Так, как улыбаются тем, кому доверяют.
– Дружище?
– Во мне говорит антропоморфизм, – ведьмак пожимает плечами ленивым жестом, потягиваясь, как большой кот, и Регис замечает, как канаты мышц натягиваются под тканью рубашки. – Ну ладно, выбираемся из этих пещер, дружище. Ибо здесь, похоже, мы не найдем ничего, кроме, как сказала бы Мильва, ремонтизма.
В голове всё ещё эхом отзываются его прежние слова, стуча по барабанным перепонкам. Геральт не оставит его. Никогда. Он ведь всегда был с ним рядом. С самого начала.
Его наречённый.
Вся его долгая, пустая, полная жестокости жизнь на самом деле всегда заключалась в человеке напротив.
– Ревматизма, – поправляет его рот, не дав придти в себя от этого осознания, – Разве что… Геральт?
Резкие черты лица искажаются, вытягиваются в чёрное пятно. Своды пещеры начинают рушиться, открывая пятна света и кроны вековых деревьев, уносящиеся к бесконечному небу.
– Геральт? – повторяет настойчиво его голос, рассыпаясь в шуме листвы. – Геральт!
Тьма падает на лес с ошеломительной скоростью, и заросли травы никнут к земле от дыхания неожиданного мороза. Далеко в глубине чащи зарождается снежная буря.
– Геральт! – свист вьюги заглушает крики, – Геральт! Геральт!
Вспышка. Острые края снежинок царапают кожу. Вспышка…
–…Наконец-то, – говорит низкий голос над головой.

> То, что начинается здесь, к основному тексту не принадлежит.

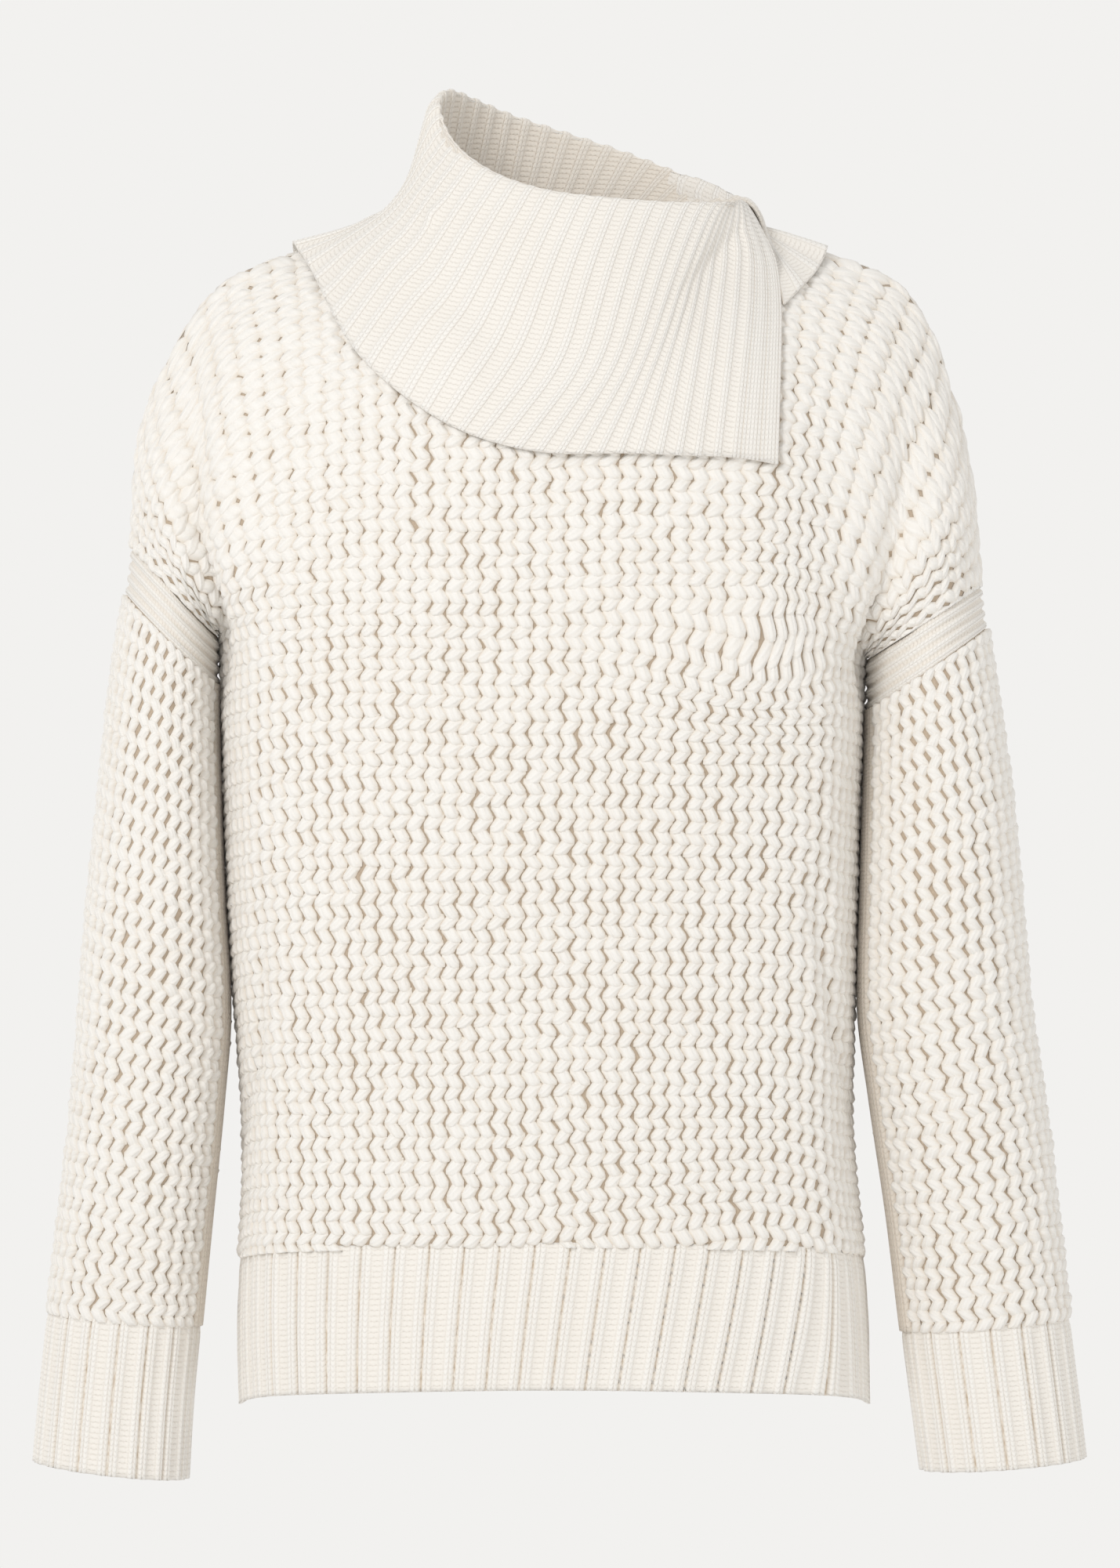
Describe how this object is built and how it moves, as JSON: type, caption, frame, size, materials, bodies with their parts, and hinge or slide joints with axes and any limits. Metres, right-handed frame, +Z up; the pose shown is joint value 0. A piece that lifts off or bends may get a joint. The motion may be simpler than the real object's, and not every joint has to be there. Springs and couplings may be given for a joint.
{
  "type": "knitted sweater",
  "caption": "Loose drop-shoulder sweater in chunky zigzag knit, with a wide ribbed collar folded over and split at one side, ribbed hem and cuffs.",
  "frame": {"origin": "centre of the neck opening, level with the shoulder line, on the body's centre plane", "axes": "+X to the wearer's left, -Y out of the front, +Z up from hem to collar"},
  "size_m": [0.5908, 0.2342, 0.7811],
  "materials": {
    "chunky_knit": "soft cream yarn in a raised zigzag stitch",
    "rib_knit": "soft cream yarn in a wide rib"
  },
  "bodies": {
    "root": {"front": "chunky_knit", "back": "chunky_knit", "right_sleeve": "chunky_knit", "left_sleeve": "chunky_knit", "front_hem": "rib_knit", "back_hem": "rib_knit", "right_armhole_band": "rib_knit", "left_armhole_band": "rib_knit", "right_cuff": "rib_knit", "left_cuff": "rib_knit", "collar": "rib_knit"}
  },
  "joints": []
}
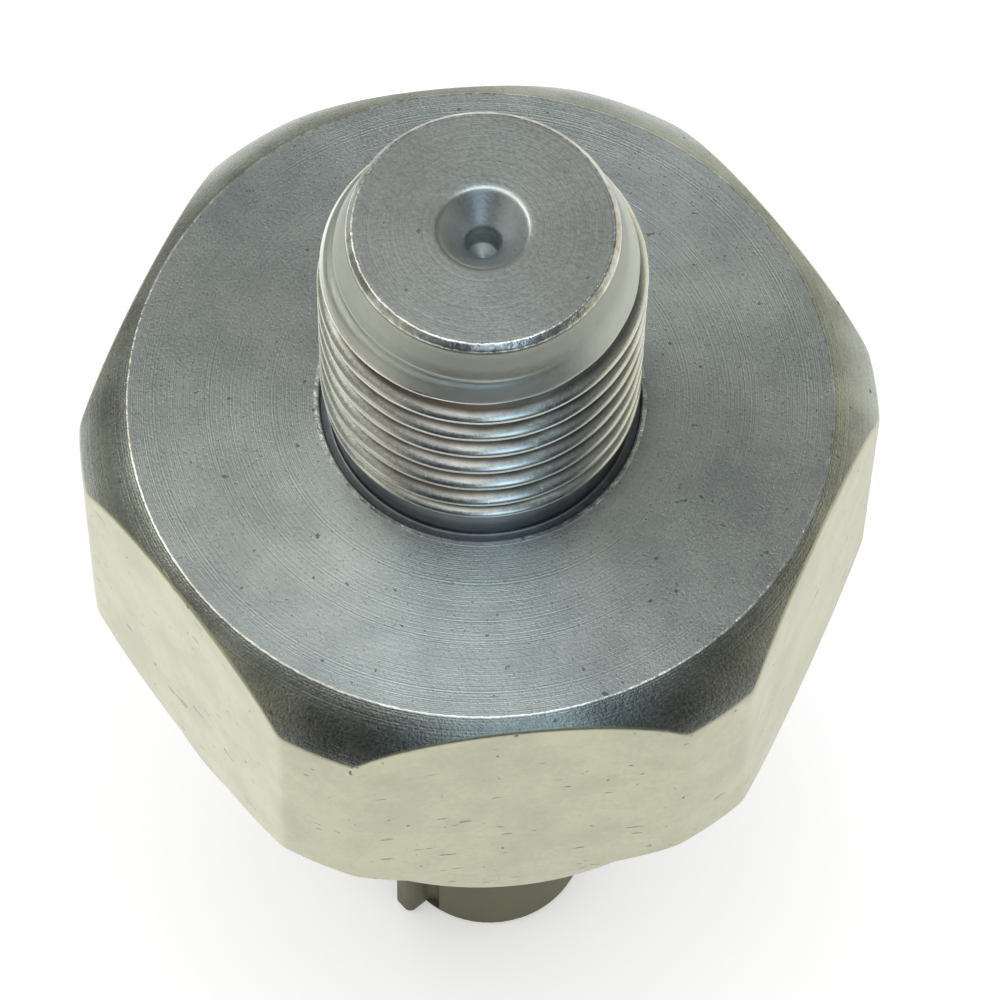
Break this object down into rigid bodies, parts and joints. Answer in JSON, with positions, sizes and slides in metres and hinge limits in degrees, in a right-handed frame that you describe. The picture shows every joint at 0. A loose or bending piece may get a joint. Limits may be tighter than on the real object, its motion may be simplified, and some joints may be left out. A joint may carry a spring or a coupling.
{
  "type": "knock sensor",
  "caption": "Screw-in engine knock sensor: threaded stud on a hexagon housing with a rolled collar, ceramic sensing stack inside, slim round plastic connector tower.",
  "frame": {"origin": "on the stud's axis, level with the rim of the connector tower that the sensor stands on", "axes": "+Z along the stud, from the connector's rim to the stud's end; -Y is square to one flat of the hexagon; the tower is set off the stud's axis towards +X"},
  "size_m": [0.0296, 0.027, 0.0525],
  "materials": {
    "housing_steel": "turned and plated, satin",
    "connector_plastic": "moulded, matte",
    "contact_brass": "stamped, satin",
    "ceramic": "fired, matte",
    "plain_steel": "turned, satin",
    "spring_steel": "dark tempered",
    "insulator": "amber film",
    "resistor_coat": "lacquered",
    "tinned_wire": "bright tin",
    "seal_rubber": "matte"
  },
  "bodies": {
    "root": {"housing": "housing_steel", "connector_body": "connector_plastic", "ground_plate": "contact_brass", "insulating_sleeve": "insulator", "piezo_ring": "ceramic", "signal_plate": "contact_brass", "insulating_washer": "insulator", "seismic_mass": "plain_steel", "disc_spring": "spring_steel", "thrust_washer": "plain_steel", "clamp_nut": "plain_steel", "shunt_resistor": "resistor_coat", "resistor_leads": "tinned_wire", "signal_strip": "contact_brass", "terminal_pin": "contact_brass", "flange_seal": "seal_rubber", "solder_joints": "tinned_wire"}
  },
  "joints": []
}
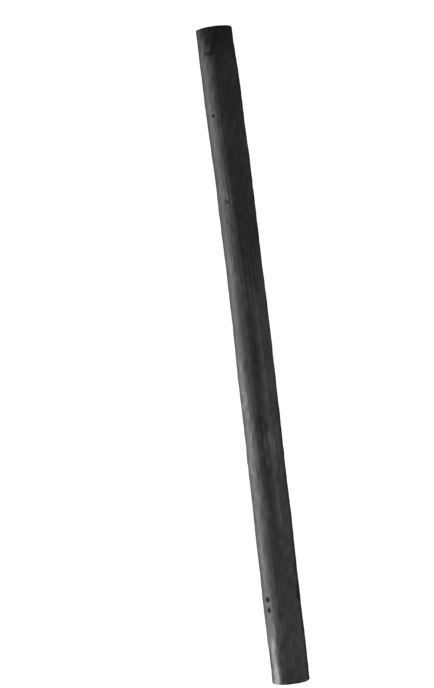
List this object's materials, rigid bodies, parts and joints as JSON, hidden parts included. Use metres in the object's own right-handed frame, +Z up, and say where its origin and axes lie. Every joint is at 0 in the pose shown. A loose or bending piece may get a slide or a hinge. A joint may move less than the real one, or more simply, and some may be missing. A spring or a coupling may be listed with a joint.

С трудом открывая глаза, он видит склонившегося над ним Детлаффа. Голубые радужки, посеревшие от усталости, смотрят на него измученным взглядом. Вид у его друга и правда на редкость болезненный. Бледное лицо изрезано полосами выступивших вен, и белки глаз, покрасневшие от полопавшихся капилляров, выглядят куда хуже, чем у любого из его пациентов, кто бьётся в приступе лихорадки.
Жалость к нему, и без того тяжело переносящему визит к людям, затапливает холодной волной.
– Прости меня, – глухо произносит Регис. – Я обещал…
– Молчи. Кто же знал, что такого можно было ожидать, – отзывается Детлафф бесцветным голосом. – Не до этого теперь. Фламиника что-то нашла. Сказала, что готова принять нас, как только тебе станет лучше. Как твоё самочувствие?
Приподнимаясь на локтях, Регис осторожно садится, всеми силами борясь с головокружением. Ладони щекочет грубая ткань, и, осмотревшись как следует, он обнаруживает, что сидит в импровизированной постели, больше похожей на лежанку.
– Терпимо. Ещё минута, и приду в себя окончательно. Но как…
– Друиды. Сказали мне, что нашли нас обоих, бьющихся в конвульсиях. Магия леса, – сердито кривится друг. – Не знаю, что именно они сделали, но для меня всё прекратилось быстро. Не пришлось… – хмурясь, он отводит взгляд, – Прибегать к обычным методам.